A nitrogen vacancy is a missing atom in the lattice of a crystal; electrons in this vacancy have the ability to interact with magnetic fields, making them ideal for sensing. When a photon strikes an electron in this nitrogen vacancy, it is boosted into a higher energy state, and could release its excess energy as a photon. Magnetic fields can flip the electron's magnetic orientation, which widens the difference between the two energy states. Making accurate measurements with this type of device requires the scientists to collect a high number of photons.

"Only a small fraction of the light is absorbed," said Hannah Clevenson, a graduate student in electrical engineering. "Most of it just goes straight through the diamond. We gain an enormous advantage by adding this prism facet to the corner of the diamond and coupling the laser into the side. All of the light that we put into the diamond can be absorbed and is useful."

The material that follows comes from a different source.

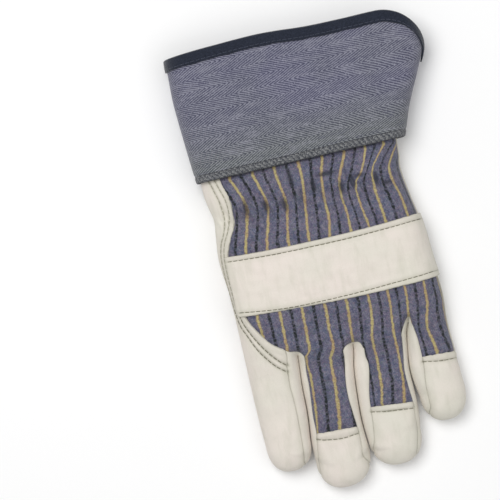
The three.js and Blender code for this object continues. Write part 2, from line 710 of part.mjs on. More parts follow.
// Welt: a half-round bead along the seam at the foot of the two middle finger fronts
function weltSolid(hand, normals) {
  const line = [1, 2].flatMap((n) => {
    const seamFrom = n === 1 ? FINGERS[n].seams[0] : 0;
    const seamTo = n === 1 ? FINGERS[n].columns.length - 1 : FINGERS[n].seams[1];
    const columns = [...Array(seamTo - seamFrom + 1).keys()].map((i) => i + seamFrom);
    const own = columns.filter((column) => n === 1 || column > 0);
    return own.map((column) => hand.at(n, FORK_ROW, column, -1));
  });
  const [aside, up] = [WELT.halfWidth * WELT.shoulderOut, LAY_GAP + WELT.height * WELT.shoulderUp];
  const profile = [
    [-WELT.halfWidth, LAY_GAP], [-aside, up], [0, LAY_GAP + WELT.height],
    [aside, up], [WELT.halfWidth, LAY_GAP],
  ];
  const positions = line.flatMap((i, n) => {
    const before = hand.skin.points[line[Math.max(n - 1, 0)]];
    const after = hand.skin.points[line[Math.min(n + 1, line.length - 1)]];
    const toTip = new THREE.Vector3().subVectors(after, before).cross(normals[i]).normalize();
    return profile.map(([across, out]) =>
      hand.skin.points[i].clone().addScaledVector(toTip, across).addScaledVector(normals[i], out));
  });
  const size = profile.length;
  const index = [];
  for (let n = 0; n + 1 < line.length; n += 1) {
    profile.forEach((_, i) => {
      const [a, b] = [n * size + i, n * size + ((i + 1) % size)];
      index.push(a, b, b + size, a, b + size, a + size);
    });
  }
  const end = (line.length - 1) * size;
  for (let i = 1; i + 1 < size; i += 1) {
    index.push(0, i + 1, i, end, end + i, end + i + 1);
  }
  return solid(positions, index);
}

// Assembly

const LOOKS = {
  leather: { color: IVORY, roughness: 0.75, metalness: 0 },
  striped: { color: STRIPED_CLOTH, roughness: 0.95, metalness: 0 },
  cuffCloth: { color: CUFF_CLOTH, roughness: 0.95, metalness: 0 },
  tape: { color: NAVY, roughness: 0.85, metalness: 0 },
  welt: { color: WELT_GREY, roughness: 0.7, metalness: 0 },
};

const glove = new THREE.Group();

function add(name, geometry, look) {
  const mesh = new THREE.Mesh(geometry, new THREE.MeshStandardMaterial(LOOKS[look]));
  mesh.name = name;
  glove.add(mesh);
}

function addPanels(skin, names, look, options) {
  const normals = skin.normals();
  names.forEach((name) => add(name, panelSolid(skin, normals, name, options), look));
}

const hand = makeHand();
addPanels(hand.skin, ['back_panel'], 'striped');
addPanels(hand.skin, [
  'palm_leather', 'finger_front_middle', 'finger_front_ring', 'tip_middle', 'tip_ring', 'tip_little',
  ...Object.values(FORKS),
], 'leather');
add('finger_welt', weltSolid(hand, hand.skin.normals()), 'welt');
addPanels(makeThumb(), ['thumb_back', 'thumb_front'], 'leather');
addPanels(makeStrap(), ['knuckle_strap'], 'leather', { lift: WALL + LAY_GAP, inset: 0 });
const cuff = makeCuff();
addPanels(cuff.skin, ['cuff'], 'cuffCloth', { wall: CUFF_WALL, inset: 0 });
add('cuff_binding', bindingSolid(cuff, cuff.skin.normals()), 'tape');
addPanels(makePatch(), ['pulse_patch'], 'leather', { lift: WALL + LAY_GAP, inset: 0 });

// The origin is under the middle of the glove, on the ground
const extent = new THREE.Box3().setFromObject(glove);
const middle = extent.getCenter(new THREE.Vector3());
glove.position.set(-middle.x, -middle.y, -extent.min.z);

export default glove;
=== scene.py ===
import math

import bpy
import numpy as np
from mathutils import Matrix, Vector
from mathutils.bvhtree import BVHTree
from mathutils.kdtree import KDTree


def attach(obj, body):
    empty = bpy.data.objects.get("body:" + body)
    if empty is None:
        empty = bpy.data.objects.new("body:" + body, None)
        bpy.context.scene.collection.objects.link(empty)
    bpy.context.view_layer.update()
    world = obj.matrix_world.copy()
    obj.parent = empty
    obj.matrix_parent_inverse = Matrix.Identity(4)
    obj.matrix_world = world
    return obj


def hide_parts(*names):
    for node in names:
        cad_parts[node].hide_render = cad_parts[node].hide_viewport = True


# A leather palm work glove for the left hand, lying palm down with its thumb folded under the palm.
# Shapes are in millimetres until they become meshes. +X runs from the thumb side to the little
# finger, +Y from the fingertips to the cuff, and +Z up. Tables of a line hold rows of (y, x).

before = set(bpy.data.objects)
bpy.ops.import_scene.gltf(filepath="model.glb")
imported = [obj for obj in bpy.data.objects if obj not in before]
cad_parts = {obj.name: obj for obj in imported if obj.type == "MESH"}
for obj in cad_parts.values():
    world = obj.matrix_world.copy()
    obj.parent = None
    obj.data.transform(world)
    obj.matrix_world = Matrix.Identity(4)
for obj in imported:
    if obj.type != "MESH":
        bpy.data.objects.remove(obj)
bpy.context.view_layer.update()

ORIGIN = np.array([-0.052, 0.4355, 0.0])
MM = 0.001
LOWEST = 0.02
FAR = 50.0
CLOSE = 0.01
TINY = 1e-9
SHARP_ANGLE = math.radians(55)
SEAM_PITCH = 1.5

# Fineness of the skin: steps in each row and column of the tables
ROW_STEPS = 8
COLUMN_STEPS = 7
THUMB_STEPS = 8
STRAP_STEPS = (190, 62)
CUFF_STEPS = (360, 76)
PATCH_STEPS = (70, 56)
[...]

The team calculated the angle at which a laser should enter a crystal so that it will stay confined, but bounce around like a "cue ball" before its energy is completely absorbed. The geometry of the nitrogen vacancies allows the photons to emerge at four different angles, to be collected by a lens at the end of the crystal. This technique allows 20 percent of the photons to be focused onto a light detector, facilitating a reliable measurement.

The findings were published in a recent edition of the journal Nature Physics.